2. Better Cost Governance and Predictability 

Scenario modelling for carrier performance, service levels, and cost trade-offs becomes far more reliable once grounded in validated, harmonized data. 

This is what Gartner calls the foundation for AI‑ready supply chain decision-making, dependent on consistent data governance and high‑quality inputs.

3. Lower Operational Effort and Manual Correction Cycles 

Teams spend less time chasing missing data, interrogating invoices, or reconciling spreadsheets thus, freeing capacity for improvement work and strategic analysis. 

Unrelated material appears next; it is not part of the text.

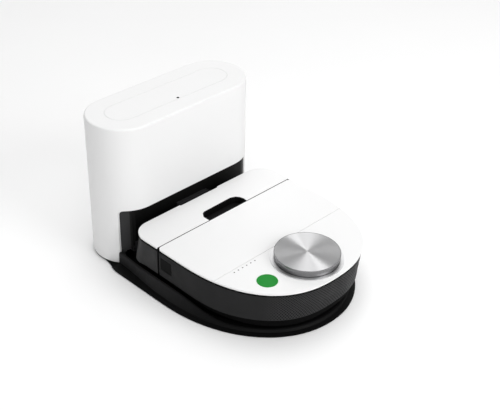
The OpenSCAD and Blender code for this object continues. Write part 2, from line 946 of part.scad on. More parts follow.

McKinsey highlights that organizations often fail to capture ROI on their digital investments because data integration and manual rework slow down adoption of advanced optimization tools

4. Reduced Financial Risk 

Continuous audit catches discrepancies earlier, reducing exposure to errors, delays, and disputes. 
That translates into stronger financial control, cleaner working capital management, and fewer late-stage surprises. 

5. Faster, More Confident Decision-Making 

Executives can make informed choices about mode, carrier mix, service strategies, and budget allocation with far greater accuracy because the data is validated, contextualised, and connected. 

In other words: fewer decisions made on instinct, and fewer decisions made too late. 

Transport Planning, Audit & Optimization is not an “analytics tool,” a “freight audit platform,” or a “planning module.” It is a logistics control capability designed to deliver: 

  • Cost governance 
  • Operational efficiency 
  • Financial accuracy and predictability 
  • Planning confidence 
  • Reduced risk and rework 
  • A scalable foundation for AI-supported optimization 

It strengthens the financial and operational backbone of logistics without making inflated claims about direct margin expansion. 

That distinction matters. Because for most enterprises, the fastest value comes from stabilizing logistics performance, not promising a step-change transformation. 

Why CXOs Should Act Now

1. Volatility Won’t Slow Down 

Leading supply chains are already adopting AI/ML to optimize decisions at more than twice the rate of low performers, widening the competitive gap.

The longer organisations delay improving data quality, the harder it becomes to keep pace. 

2. Data Quality Improves Through Use, Not Through Waiting 

A persistent misconception is that organizations must “fix the data first” before they can optimize. Research shows the opposite: 

  • Gartner emphasizes that governance only delivers value when tied to continuous business processes, including audit and planning.  

Transport Planning, Audit & Optimization is that continuous process. 

3. Accuracy Drives Better Financial Decisions 

More reliable forecasting, more accurate budgets, fewer surprises, and clearer visibility into performance all strengthen enterprise planning, from S&OP to finance and procurement. 

For CXOs, this means fewer reactive cost shocks and more predictable strategic decision-making. 

A Practical, Low‑Risk Step Toward a More Predictable Logistics Function 

Transport Planning, Audit & Optimization offers a 90‑day path to: 

  • Connect planning, execution, and cost data 
  • Normalize and validate freight charges 
  • Build trustworthy performance baselines 
  • Improve cost forecasting and scenario modeling 
  • Reduce manual correction cycles 
  • Strengthen financial and operational governance 

It is not a massive transformation; it is a precision capability that stabilizes logistics and improves decision‑making from day one. 

Takeaway 

In a world where logistics volatility is unavoidable, predictability is a competitive advantage. For shippers, Transport Planning, Audit & Optimization is one of the highest‑leverage ways to reduce risk, improve accuracy, and increase the confidence of financial and operational decisions. 

Not by driving EBITDA directly, but by strengthening the integrity of the data that drives your business

And in 2026, trustworthy data is one of the most valuable assets a CXO can control.